LOS ANGELES — Despite the subzero temperatures and lack of oxygen, people can survive even a long journey in the wheel well of a jetliner. The latest example is a teenager who, according to authorities, stowed away on a 5 1/2-hour flight from San Jose, Calif., to Hawaii. While the number of known stowaway attempts is few, people have survived with surprising frequency.

HOW DANGEROUS ARE THE CONDITIONS?

Very. At 38,000 feet — the cruising altitude of the Hawaiian Airlines flight that the FBI says the 15-year-old took Sunday — the outside air temperature is about minus 85 degrees. The air is so thin that a person will pass out because the brain is starved of oxygen.
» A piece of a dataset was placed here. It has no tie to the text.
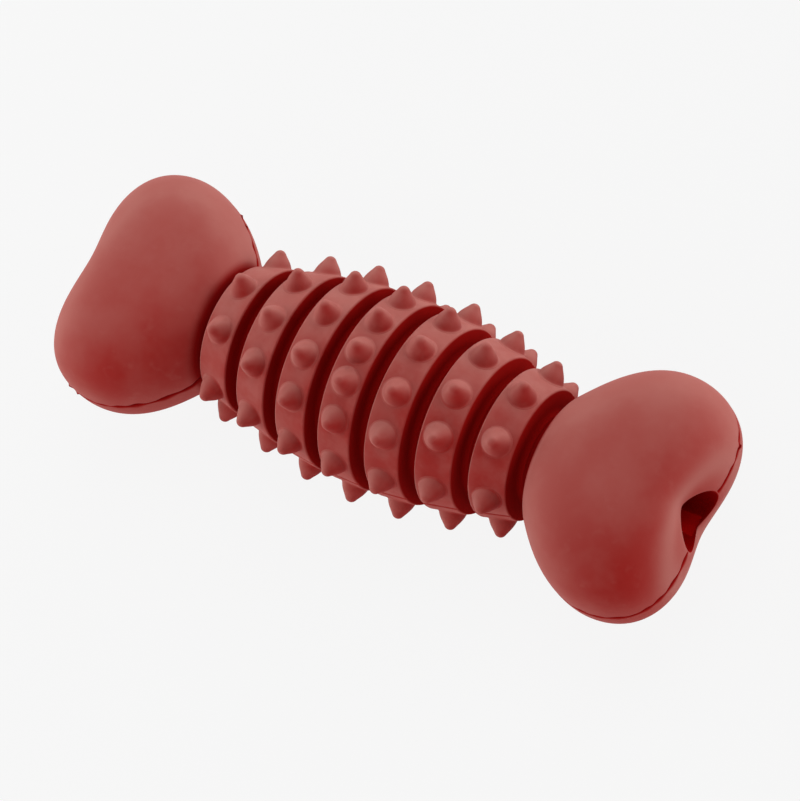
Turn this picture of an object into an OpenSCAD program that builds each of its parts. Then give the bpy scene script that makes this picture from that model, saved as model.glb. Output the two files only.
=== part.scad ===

The plane’s own machinery can aid a stowaway’s survival, at least initially. Warmth radiating from the wheels, which heat up on the runway during takeoff, and from hydraulic fluid lines can moderate the temperature. But those effects dissipate, and at cruising altitude the temperature in the wheel well would be about minus 30 degrees, estimated John Hansman, a professor of aeronautics and astronautics at the Massachusetts Institute of Technology.

Unlike areas of the cargo hold that are pressurized so that pets can breathe, air in the wheel wells is essentially the same as outside the plane. An FBI spokesman in Hawaii said the boy told authorities he did not remember the flight.

And then there is the huge risk when the wheels are lowered for landing. This opens the equivalent of a trap door, turning a cramped but relatively sheltered space into one from which it would be easy to fall thousands of feet to the ground or water below.

Wheel well survivors typically find space in a recess area next to where the gear retracts, according to an FAA review of cases. The boy hopped into a Boeing 767, and it was not immediately clear how big the area is on that jet. Boeing representatives declined to comment, saying they did not want to encourage any copycat attempts.

SO HOW CAN THE HUMAN BODY DO IT?

By entering a state akin to hibernation. Breathing, heart rate and brain activity can continue — but at a much slower-than-normal rate. Being younger helps the chances of survival, though surgeons may try to recreate this body state during surgery on older people.

Several doctors likened the body’s experience in a wheel well on a long flight to what happens when someone falls under the ice of a frozen pond. They may have no pulse when they are pulled out, but could be revived.

“When it comes to hypothermia, all bets are off,” said Dr. Jay Lemery, a professor at the University of Colorado specializing in emergency medicine in the wilderness. A body shut down by extreme cold should be “presumed alive, until they are warm and dead.”

HOW FREQUENTLY DO PEOPLE SURVIVE?

Worldwide, there have been 105 known people who stowed away since 1947, according to data kept by the Federal Aviation Administration. Counting the California teen, 25 made it alive, for a survival rate of about 1 in 4. The FAA notes that the rate may be lower, because people could have stowed away and fallen out of the wheel well without anyone knowing.

Prior to this case, there were two known instances when someone stowed away on a flight that took off and landed within the United States. One was in 2010, in which a teenager died on a flight between Charlotte, N.C., and Boston. The other was in 1972. There are other instances in which someone flew to the United States from another country.